In the summer of 2016, Funk and Ross bought tickets for the West Coast leg of the Dead & Company tour, and started to make Grateful Dead–themed merch to sell on Shakedown Street. Soon, the Instagram account @fromthelot, which documents Dead memorabilia and paraphernalia, began featuring Funk and Ross’s designs. “Every time the account would post, we’d get, like, a hundred and fifty new followers,” Ross said. (They now have more than thirty thousand.) Some of these followers would purchase Online Ceramics shirts online, on the brand’s lo-fi Web site, which links to Ross’s favorite L.A. yoga studio and the sign-up page to an organic-produce C.S.A.

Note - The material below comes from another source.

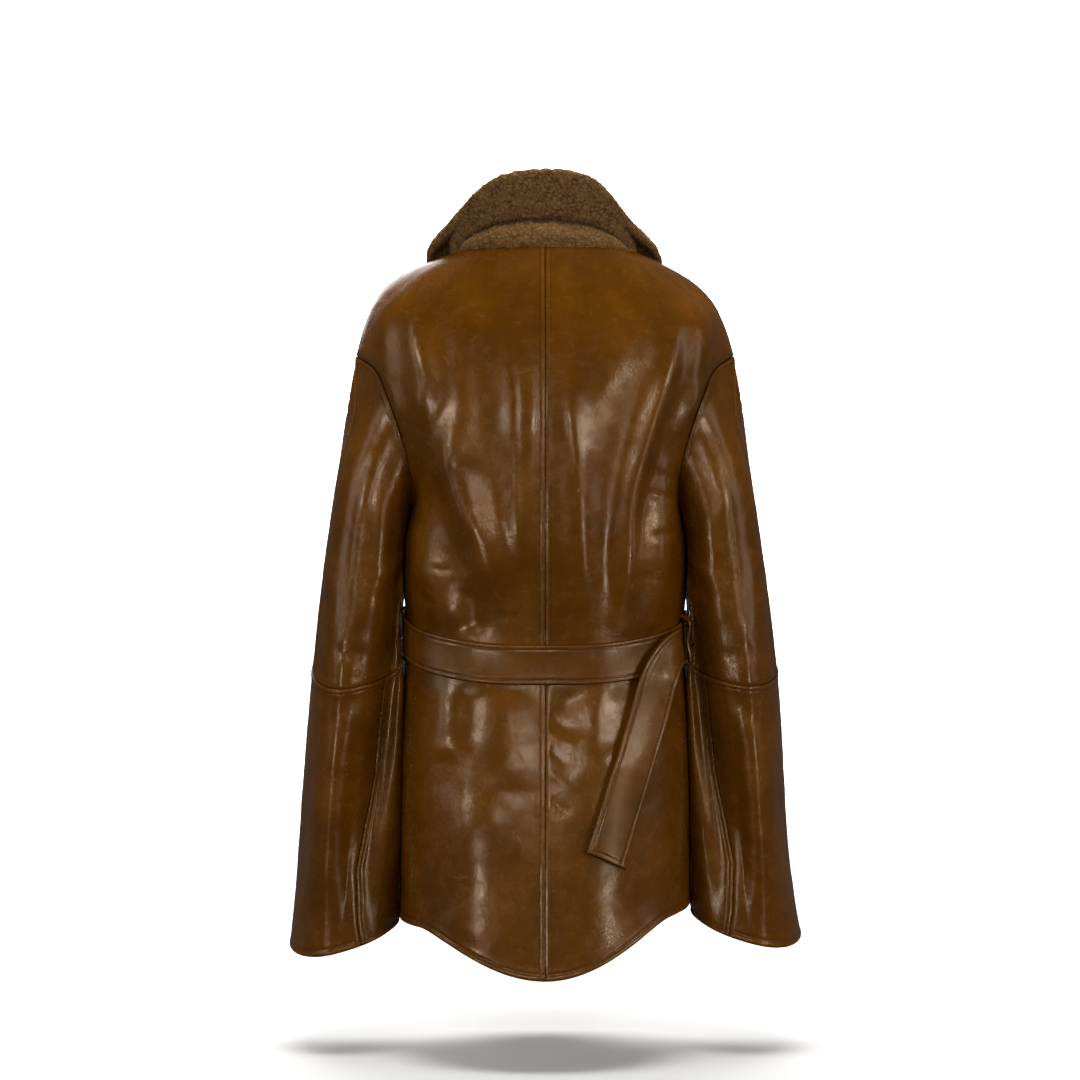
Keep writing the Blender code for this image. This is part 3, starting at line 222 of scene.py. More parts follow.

There was something reassuring about the bustle of the L.A. studio, its limited, modest mode of production. (The designers buy unprinted, plain-color T-shirts from Los Angeles–based purveyors, for five to ten dollars each.) In one of the shacks, an assistant was busily screen-printing, while, in the room where we sat, a new employee, A. J. Kahn, a bespectacled twenty-two-year-old U.C.L.A. art-school graduate, his arms peppered with stick-and-poke tattoos, was organizing dozens of freshly tie-dyed shirts in large mounds, according to size. “Our T-shirts are very touched,” Ross said. “They’re being handled many times.”
As Kahn sorted the T-shirts, conversation turned to the D. A. Pennebaker documentary “Monterey Pop,” from 1968, which took as its subject the 1967 Californian music festival of the same name, and allowed a glimpse into the emergence of countercultural hippiedom. Kahn had been reading about the alternative school that Joan Baez established in Carmel Valley, in Monterey County, California. “It was, like, two-month sessions, and fifteen kids would just read and talk about concepts of nonviolence and how to avoid participating in the war,” he said. Ross looked awed. Kahn continued, “Residents who lived there for years came down on Baez and took her to court, talking about how, like, she was trying to set up a circumstance where Monterey would become the next Haight-Ashbury. There was this intense divide.”
Ross shook his head. “It’s too bad. Monterey sucks.” He paused for a moment, considering. “I mean, I like Monterey. Monterey’s awesome.”